*SUPPLIED MATERIAL*
+ + + + + + +
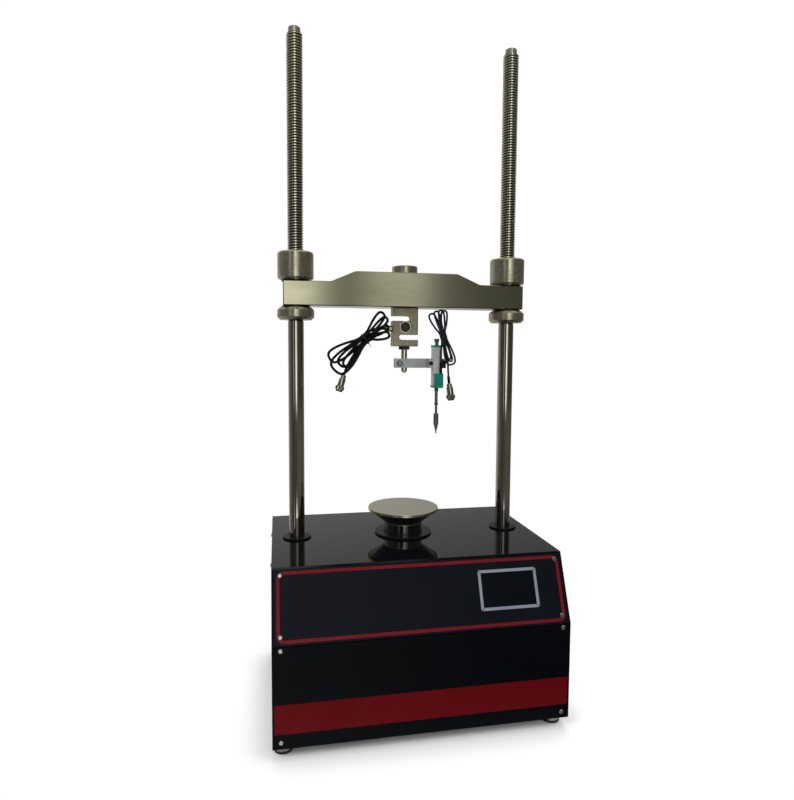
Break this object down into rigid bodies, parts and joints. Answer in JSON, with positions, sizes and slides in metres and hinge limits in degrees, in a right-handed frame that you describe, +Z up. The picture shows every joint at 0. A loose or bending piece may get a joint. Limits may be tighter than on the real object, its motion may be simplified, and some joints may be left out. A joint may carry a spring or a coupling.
{
  "type": "triaxial test apparatus",
  "caption": "Bench load frame for triaxial soil tests: a console with a driven platen, threaded columns, an adjustable crosshead, a load cell and a displacement transducer.",
  "frame": {"origin": "on the floor, under the middle of the console", "axes": "+X to the right seen from the front, +Y to the back, +Z up"},
  "size_m": [0.524, 0.37, 1.267],
  "materials": {
    "gloss_black_paint": "gloss",
    "panel_black_paint": "satin",
    "zinc_sheet": "satin",
    "raw_steel": "satin",
    "bright_screws": "polished",
    "plated_fasteners": "satin",
    "foot_steel": "satin",
    "column_chrome": "polished",
    "platen_steel": "satin",
    "black_oxide": "satin",
    "nickel_plate": "satin",
    "cell_steel": "satin",
    "bronze": "satin",
    "machined_aluminium": "satin",
    "plunger_steel": "satin",
    "connector_nickel": "satin",
    "green_plastic": "satin",
    "cable_black": "matte",
    "screen_black": "gloss",
    "black_plastic": "matte",
    "motor_black": "satin",
    "supply_case": "satin",
    "board_green": "satin"
  },
  "bodies": {
    "console": {"base_plate": "zinc_sheet", "corner_posts": "raw_steel", "load_plate": "raw_steel", "top_cover": "gloss_black_paint", "left_side_panel": "panel_black_paint", "right_side_panel": "panel_black_paint", "control_panel": "panel_black_paint", "lower_front_panel": "panel_black_paint", "rear_panel": "panel_black_paint", "touch_screen": "screen_black", "panel_screws": "bright_screws", "foot_lock_nuts": "plated_fasteners", "left_column": "column_chrome", "right_column": "column_chrome", "column_collars": "black_oxide", "column_anchor_nuts": "plated_fasteners", "ram_collar": "black_oxide", "jack_housing": "raw_steel", "guide_bush": "bronze", "drive_plate": "machined_aluminium", "drive_motor": "motor_black", "timing_belt": "cable_black", "power_supply": "supply_case", "control_board": "board_green", "power_inlet": "black_plastic", "signal_sockets": "connector_nickel"},
    "ram": {"ram": "column_chrome", "platen": "platen_steel", "ram_nut": "bronze"},
    "screw": {"lead_screw": "raw_steel", "jack_pulley": "machined_aluminium"},
    "motor_rotor": {"motor_pulley": "machined_aluminium"},
    "crosshead": {"crosshead": "nickel_plate", "centre_bolt": "nickel_plate", "load_cell": "cell_steel", "load_cell_gland": "connector_nickel", "loading_stud": "column_chrome", "stud_lock_nut": "plated_fasteners", "load_cell_cable": "cable_black", "load_cell_hank": "cable_black", "load_cell_plug": "connector_nickel"},
    "upper_left_nut": {"left_upper_nut": "nickel_plate"},
    "upper_right_nut": {"right_upper_nut": "nickel_plate"},
    "lower_left_nut": {"left_lower_nut": "nickel_plate"},
    "lower_right_nut": {"right_lower_nut": "nickel_plate"},
    "bracket": {"bracket_bar": "machined_aluminium", "clamp_block": "black_oxide", "bracket_screws": "black_oxide"},
    "transducer": {"transducer_body": "machined_aluminium", "transducer_caps": "green_plastic", "cable_sleeve": "cable_black", "transducer_cable": "cable_black", "transducer_hank": "cable_black", "transducer_plug": "connector_nickel"},
    "plunger": {"plunger": "plunger_steel"},
    "front_left_foot": {"front_left_foot": "foot_steel"},
    "front_right_foot": {"front_right_foot": "foot_steel"},
    "rear_left_foot": {"rear_left_foot": "foot_steel"},
    "rear_right_foot": {"rear_right_foot": "foot_steel"},
    "rocker": {"power_rocker": "black_plastic"}
  },
  "joints": [
    {"name": "screw_spin", "type": "hinge", "parent": "console", "child": "screw", "pos_m": [0, 0.026, 0.1], "axis": [0, 0, 1], "range_deg": [-5906, 1226]},
    {"name": "ram_slide", "type": "slide", "parent": "console", "child": "ram", "axis": [0, 0, 1], "range_m": [-0.017, 0.082]},
    {"name": "motor_spin", "type": "hinge", "parent": "console", "child": "motor_rotor", "pos_m": [0.15, 0.026, 0.07], "axis": [0, 0, 1], "range_deg": [-17718, 3678]},
    {"name": "upper_left_nut_spin", "type": "hinge", "parent": "crosshead", "child": "upper_left_nut", "pos_m": [-0.2115, 0.026, 0.83], "axis": [0, 0, 1], "range_deg": [-1, 28082]},
    {"name": "upper_right_nut_spin", "type": "hinge", "parent": "crosshead", "child": "upper_right_nut", "pos_m": [0.2115, 0.026, 0.83], "axis": [0, 0, 1], "range_deg": [-1, 28082]},
    {"name": "lower_left_nut_spin", "type": "hinge", "parent": "crosshead", "child": "lower_left_nut", "pos_m": [-0.2115, 0.026, 0.745], "axis": [0, 0, 1], "range_deg": [-1, 28082]},
    {"name": "lower_right_nut_spin", "type": "hinge", "parent": "crosshead", "child": "lower_right_nut", "pos_m": [0.2115, 0.026, 0.745], "axis": [0, 0, 1], "range_deg": [-1, 28082]},
    {"name": "crosshead_slide", "type": "slide", "parent": "console", "child": "crosshead", "axis": [0, 0, 1], "range_m": [0, 0.39]},
    {"name": "bracket_swivel", "type": "hinge", "parent": "crosshead", "child": "bracket", "pos_m": [0, 0.026, 0.65], "axis": [0, 0, 1], "range_deg": [-60, 60]},
    {"name": "transducer_slide", "type": "slide", "parent": "bracket", "child": "transducer", "axis": [0, 0, 1], "range_m": [-0.02, 0.004]},
    {"name": "plunger_slide", "type": "slide", "parent": "transducer", "child": "plunger", "axis": [0, 0, 1], "range_m": [0, 0.0225], "stiffness_N_per_m": 30, "springref_m": -0.03},
    {"name": "front_left_foot_spin", "type": "hinge", "parent": "console", "child": "front_left_foot", "pos_m": [-0.242, -0.149, 0.01], "axis": [0, 0, 1], "continuous": true},
    {"name": "front_right_foot_spin", "type": "hinge", "parent": "console", "child": "front_right_foot", "pos_m": [0.242, -0.149, 0.01], "axis": [0, 0, 1], "continuous": true},
    {"name": "rear_left_foot_spin", "type": "hinge", "parent": "console", "child": "rear_left_foot", "pos_m": [-0.242, 0.151, 0.01], "axis": [0, 0, 1], "continuous": true},
    {"name": "rear_right_foot_spin", "type": "hinge", "parent": "console", "child": "rear_right_foot", "pos_m": [0.242, 0.151, 0.01], "axis": [0, 0, 1], "continuous": true},
    {"name": "rocker_tilt", "type": "hinge", "parent": "console", "child": "rocker", "pos_m": [0.178, 0.1731, 0.11], "axis": [1, 0, 0], "range_deg": [0, 16]}
  ],
  "couplings": [
    {"joint": "screw_spin", "follows": "ram_slide", "rad_per_m": -1256.6},
    {"joint": "motor_spin", "follows": "ram_slide", "rad_per_m": -3769.9},
    {"joint": "upper_left_nut_spin", "follows": "crosshead_slide", "rad_per_m": 1256.6},
    {"joint": "upper_right_nut_spin", "follows": "crosshead_slide", "rad_per_m": 1256.6},
    {"joint": "lower_left_nut_spin", "follows": "crosshead_slide", "rad_per_m": 1256.6},
    {"joint": "lower_right_nut_spin", "follows": "crosshead_slide", "rad_per_m": 1256.6}
  ]
}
+ + + + + + +
Write out the whole listing again, exactly as it stands.

*FINISHED TASK*
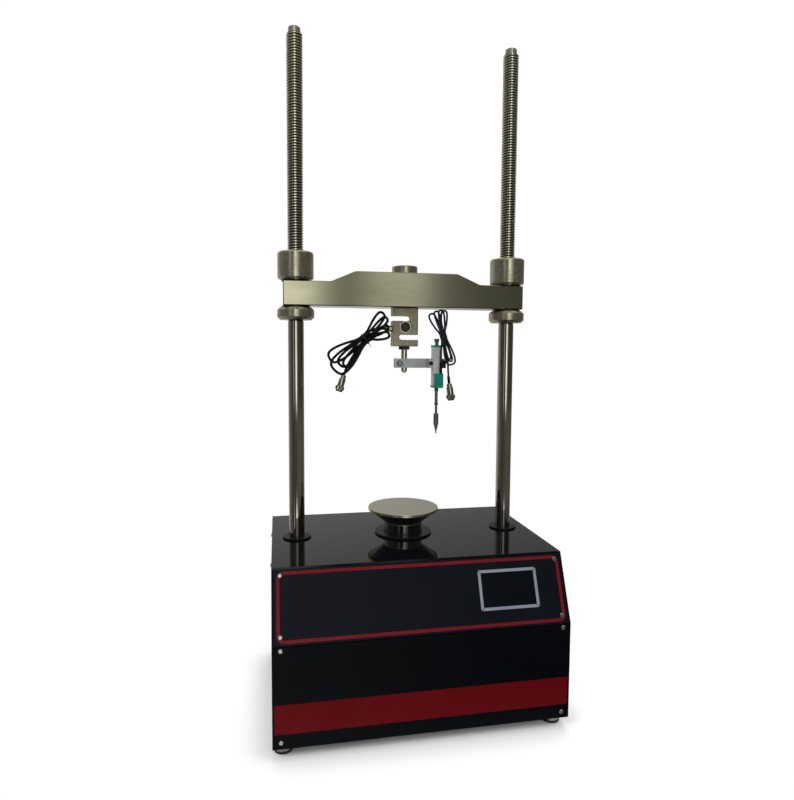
Break this object down into rigid bodies, parts and joints. Answer in JSON, with positions, sizes and slides in metres and hinge limits in degrees, in a right-handed frame that you describe, +Z up. The picture shows every joint at 0. A loose or bending piece may get a joint. Limits may be tighter than on the real object, its motion may be simplified, and some joints may be left out. A joint may carry a spring or a coupling.
{
  "type": "triaxial test apparatus",
  "caption": "Bench load frame for triaxial soil tests: a console with a driven platen, threaded columns, an adjustable crosshead, a load cell and a displacement transducer.",
  "frame": {"origin": "on the floor, under the middle of the console", "axes": "+X to the right seen from the front, +Y to the back, +Z up"},
  "size_m": [0.524, 0.37, 1.267],
  "materials": {
    "gloss_black_paint": "gloss",
    "panel_black_paint": "satin",
    "zinc_sheet": "satin",
    "raw_steel": "satin",
    "bright_screws": "polished",
    "plated_fasteners": "satin",
    "foot_steel": "satin",
    "column_chrome": "polished",
    "platen_steel": "satin",
    "black_oxide": "satin",
    "nickel_plate": "satin",
    "cell_steel": "satin",
    "bronze": "satin",
    "machined_aluminium": "satin",
    "plunger_steel": "satin",
    "connector_nickel": "satin",
    "green_plastic": "satin",
    "cable_black": "matte",
    "screen_black": "gloss",
    "black_plastic": "matte",
    "motor_black": "satin",
    "supply_case": "satin",
    "board_green": "satin"
  },
  "bodies": {
    "console": {"base_plate": "zinc_sheet", "corner_posts": "raw_steel", "load_plate": "raw_steel", "top_cover": "gloss_black_paint", "left_side_panel": "panel_black_paint", "right_side_panel": "panel_black_paint", "control_panel": "panel_black_paint", "lower_front_panel": "panel_black_paint", "rear_panel": "panel_black_paint", "touch_screen": "screen_black", "panel_screws": "bright_screws", "foot_lock_nuts": "plated_fasteners", "left_column": "column_chrome", "right_column": "column_chrome", "column_collars": "black_oxide", "column_anchor_nuts": "plated_fasteners", "ram_collar": "black_oxide", "jack_housing": "raw_steel", "guide_bush": "bronze", "drive_plate": "machined_aluminium", "drive_motor": "motor_black", "timing_belt": "cable_black", "power_supply": "supply_case", "control_board": "board_green", "power_inlet": "black_plastic", "signal_sockets": "connector_nickel"},
    "ram": {"ram": "column_chrome", "platen": "platen_steel", "ram_nut": "bronze"},
    "screw": {"lead_screw": "raw_steel", "jack_pulley": "machined_aluminium"},
    "motor_rotor": {"motor_pulley": "machined_aluminium"},
    "crosshead": {"crosshead": "nickel_plate", "centre_bolt": "nickel_plate", "load_cell": "cell_steel", "load_cell_gland": "connector_nickel", "loading_stud": "column_chrome", "stud_lock_nut": "plated_fasteners", "load_cell_cable": "cable_black", "load_cell_hank": "cable_black", "load_cell_plug": "connector_nickel"},
    "upper_left_nut": {"left_upper_nut": "nickel_plate"},
    "upper_right_nut": {"right_upper_nut": "nickel_plate"},
    "lower_left_nut": {"left_lower_nut": "nickel_plate"},
    "lower_right_nut": {"right_lower_nut": "nickel_plate"},
    "bracket": {"bracket_bar": "machined_aluminium", "clamp_block": "black_oxide", "bracket_screws": "black_oxide"},
    "transducer": {"transducer_body": "machined_aluminium", "transducer_caps": "green_plastic", "cable_sleeve": "cable_black", "transducer_cable": "cable_black", "transducer_hank": "cable_black", "transducer_plug": "connector_nickel"},
    "plunger": {"plunger": "plunger_steel"},
    "front_left_foot": {"front_left_foot": "foot_steel"},
    "front_right_foot": {"front_right_foot": "foot_steel"},
    "rear_left_foot": {"rear_left_foot": "foot_steel"},
    "rear_right_foot": {"rear_right_foot": "foot_steel"},
    "rocker": {"power_rocker": "black_plastic"}
  },
  "joints": [
    {"name": "screw_spin", "type": "hinge", "parent": "console", "child": "screw", "pos_m": [0, 0.026, 0.1], "axis": [0, 0, 1], "range_deg": [-5906, 1226]},
    {"name": "ram_slide", "type": "slide", "parent": "console", "child": "ram", "axis": [0, 0, 1], "range_m": [-0.017, 0.082]},
    {"name": "motor_spin", "type": "hinge", "parent": "console", "child": "motor_rotor", "pos_m": [0.15, 0.026, 0.07], "axis": [0, 0, 1], "range_deg": [-17718, 3678]},
    {"name": "upper_left_nut_spin", "type": "hinge", "parent": "crosshead", "child": "upper_left_nut", "pos_m": [-0.2115, 0.026, 0.83], "axis": [0, 0, 1], "range_deg": [-1, 28082]},
    {"name": "upper_right_nut_spin", "type": "hinge", "parent": "crosshead", "child": "upper_right_nut", "pos_m": [0.2115, 0.026, 0.83], "axis": [0, 0, 1], "range_deg": [-1, 28082]},
    {"name": "lower_left_nut_spin", "type": "hinge", "parent": "crosshead", "child": "lower_left_nut", "pos_m": [-0.2115, 0.026, 0.745], "axis": [0, 0, 1], "range_deg": [-1, 28082]},
    {"name": "lower_right_nut_spin", "type": "hinge", "parent": "crosshead", "child": "lower_right_nut", "pos_m": [0.2115, 0.026, 0.745], "axis": [0, 0, 1], "range_deg": [-1, 28082]},
    {"name": "crosshead_slide", "type": "slide", "parent": "console", "child": "crosshead", "axis": [0, 0, 1], "range_m": [0, 0.39]},
    {"name": "bracket_swivel", "type": "hinge", "parent": "crosshead", "child": "bracket", "pos_m": [0, 0.026, 0.65], "axis": [0, 0, 1], "range_deg": [-60, 60]},
    {"name": "transducer_slide", "type": "slide", "parent": "bracket", "child": "transducer", "axis": [0, 0, 1], "range_m": [-0.02, 0.004]},
    {"name": "plunger_slide", "type": "slide", "parent": "transducer", "child": "plunger", "axis": [0, 0, 1], "range_m": [0, 0.0225], "stiffness_N_per_m": 30, "springref_m": -0.03},
    {"name": "front_left_foot_spin", "type": "hinge", "parent": "console", "child": "front_left_foot", "pos_m": [-0.242, -0.149, 0.01], "axis": [0, 0, 1], "continuous": true},
    {"name": "front_right_foot_spin", "type": "hinge", "parent": "console", "child": "front_right_foot", "pos_m": [0.242, -0.149, 0.01], "axis": [0, 0, 1], "continuous": true},
    {"name": "rear_left_foot_spin", "type": "hinge", "parent": "console", "child": "rear_left_foot", "pos_m": [-0.242, 0.151, 0.01], "axis": [0, 0, 1], "continuous": true},
    {"name": "rear_right_foot_spin", "type": "hinge", "parent": "console", "child": "rear_right_foot", "pos_m": [0.242, 0.151, 0.01], "axis": [0, 0, 1], "continuous": true},
    {"name": "rocker_tilt", "type": "hinge", "parent": "console", "child": "rocker", "pos_m": [0.178, 0.1731, 0.11], "axis": [1, 0, 0], "range_deg": [0, 16]}
  ],
  "couplings": [
    {"joint": "screw_spin", "follows": "ram_slide", "rad_per_m": -1256.6},
    {"joint": "motor_spin", "follows": "ram_slide", "rad_per_m": -3769.9},
    {"joint": "upper_left_nut_spin", "follows": "crosshead_slide", "rad_per_m": 1256.6},
    {"joint": "upper_right_nut_spin", "follows": "crosshead_slide", "rad_per_m": 1256.6},
    {"joint": "lower_left_nut_spin", "follows": "crosshead_slide", "rad_per_m": 1256.6},
    {"joint": "lower_right_nut_spin", "follows": "crosshead_slide", "rad_per_m": 1256.6}
  ]
}